The vast numbers of persons who, unbeknownst to themselves, are indulging in spiritual apathy, despair of and eventually come to resent the very dignity of the human person that pornography treats with contempt.
This spiritual apathy breeds other vices. Gregory the Great famously assigns six daughters to the vice of spiritual apathy: malice, spite, faintheartedness, despair, sluggishness with respect to the commandments, and—most important for our concern— “the roaming unrest of the spirit.” This roaming unrest of the spirit takes initial shape in another vice, one hardly recognized as such anymore, and that is the vice of vain curiosity, or the lust of the eyes. Fueled by spiritual apathy and elicited by the roaming unrest of the spirit, vain curiosity takes the first allegedly innocent step that all too soon leads to the regular, then habituated, and eventually compulsive practice of pornographic voyeurism. When considering the vice of vain curiosity, Thomas Aquinas offers a brief but profoundly pertinent remark: “Sight-seeing becomes sinful, when it renders [one] prone to the vices of lust and cruelty on account of things [one] sees represented.”
Christian spiritual wisdom has long taught that the lust of the eyes and the lust of the flesh feed each other. The lust of the eyes inflames the lust of the flesh, and vice versa. St. Augustine offers a first step to understanding why the consumption of internet pornography can easily lead to the slow destruction of moral self-possession. “The truth,” he writes, “is that disordered lust springs from a perverted will; when lust is pandered to, a habit is formed; when habit is not checked, it hardens into compulsion. These were like interlinking rings forming what I have described as a chain, and my harsh servitude used it to keep me under duress.” Lust indulged and habituated gathers such strength that it takes on the nature of a certain kind of necessity that compels the will in such a way that we mistake enslavement for freedom.
What seems most characteristic of the compulsive consumption of pornography is that the consumer no longer finds any lasting pleasure. All he has left, when the act is completed, is a craving for stimulating a desire that will always remain unsatisfied. What is to be learned from the testimonies of pornography’s users is the important fact that, contrary to prevailing cultural assumptions, the lust of the eyes is not a “hot” but rather a “cold” vice. It arises from the roaming unrest of the spirit rooted in a spiritual apathy that, again, despairs of and eventually comes to resent the very transcendence in which the dignity of the human person has its roots. The lust of the eyes that feeds on Internet pornography does not inflame but rather freezes the soul and the heart in a cold indifference to the human dignity of others and of oneself.

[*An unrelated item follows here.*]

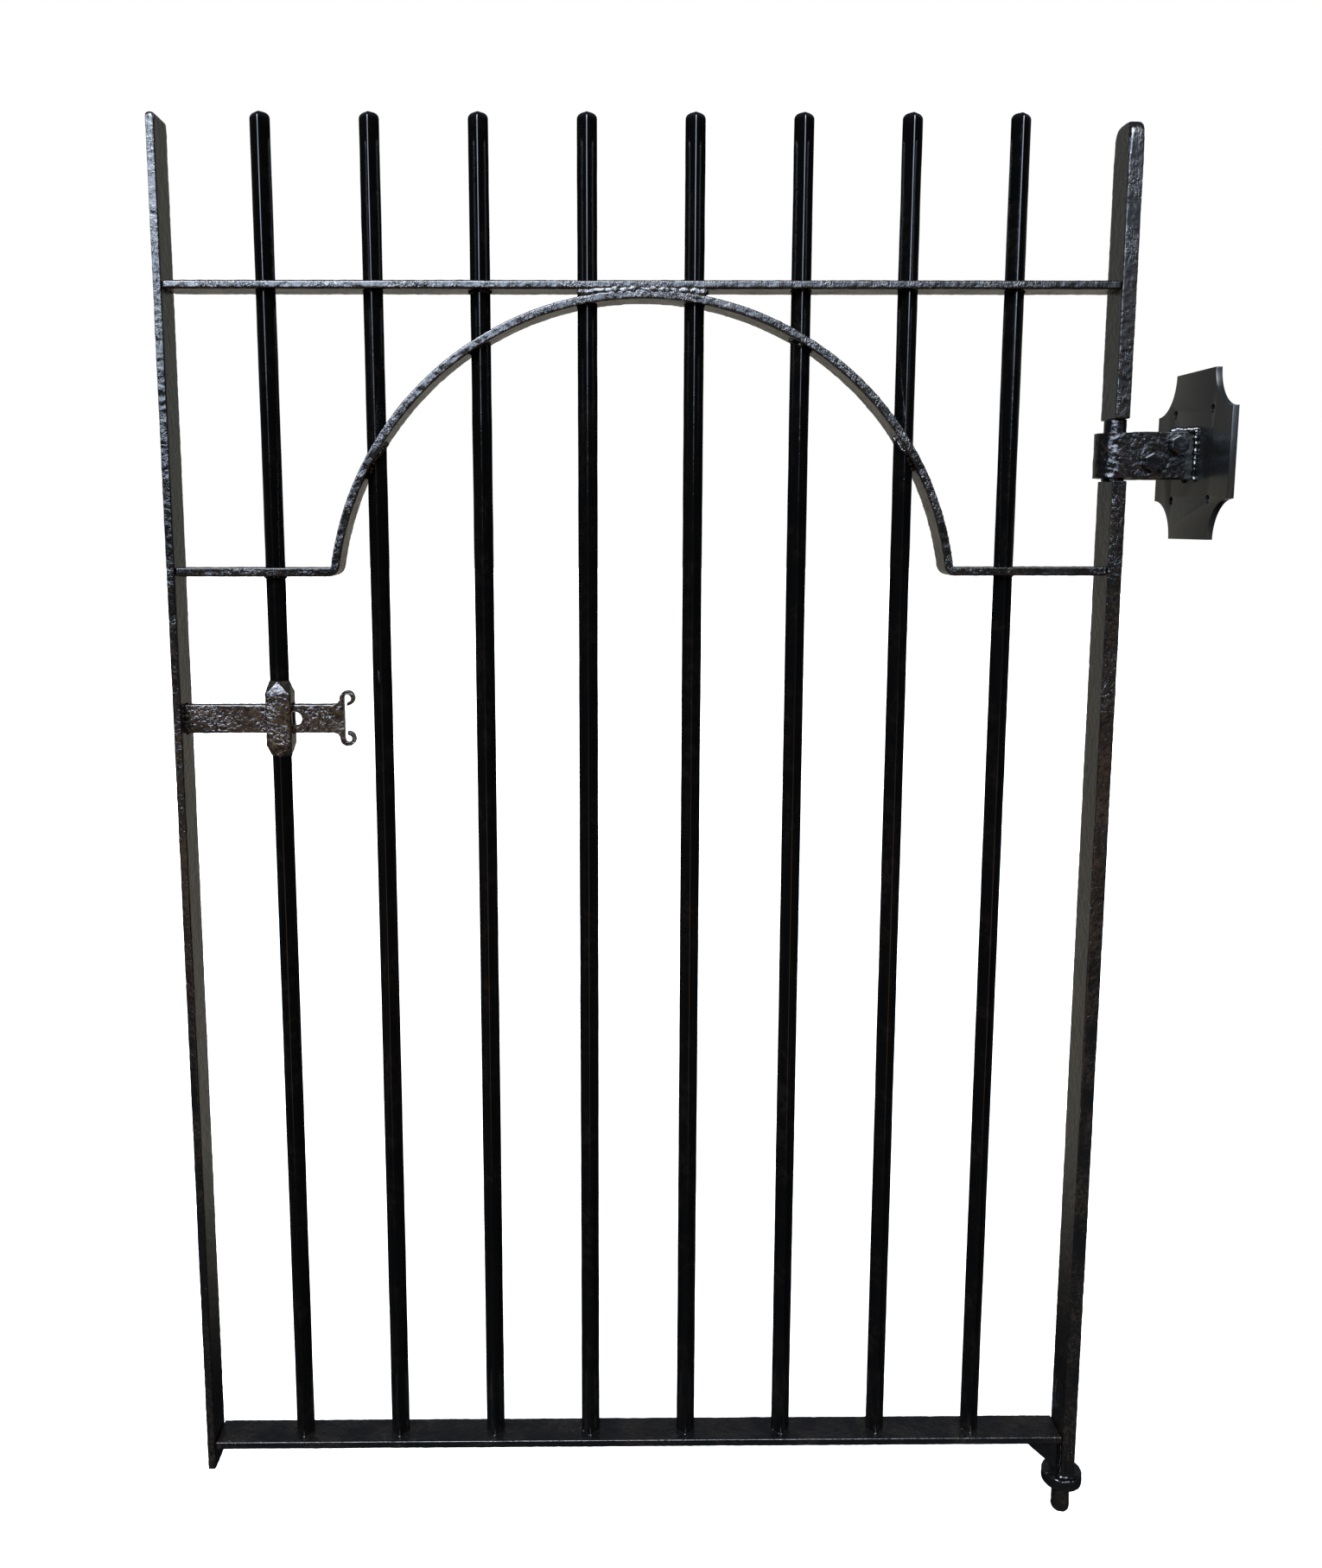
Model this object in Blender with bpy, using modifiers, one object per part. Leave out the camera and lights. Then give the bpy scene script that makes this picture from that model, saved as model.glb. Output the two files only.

St. Thomas writes, “If the human mind delights in the spiritual union with that to which it behooves it to be united, namely God, and refrains from delighting in union with other things against the requirements of the order established by God, this may be called a spiritual chastity This spiritual chastity arises directly from faith, hope, and love, which unite the human mind to God. Spiritual chastity preserves the union with God and thereby offers the most salient protection against spiritual apathy.
In the order of action, conjugal chastity realizes one’s own human dignity and acknowledges the dignity of one’s spouse. More comprehensively, it is the chaste person whose gaze can genuinely behold and affirm the dignity of the other. It is the chaste person who is free from the lure of the enticing, the titillating, the demeaning, the base, and who consequently can exercise true and perfect prudence. (Prudence is moral wisdom: to be prudent is to follow the right course of moral action.)
Because the root of the problem is a spiritual one, the healing from the addictive behavior will ultimately be overcome only when the negative spiritual root, spiritual apathy, is eradicated.
Brothers, fight to keep yourselves in the love of God.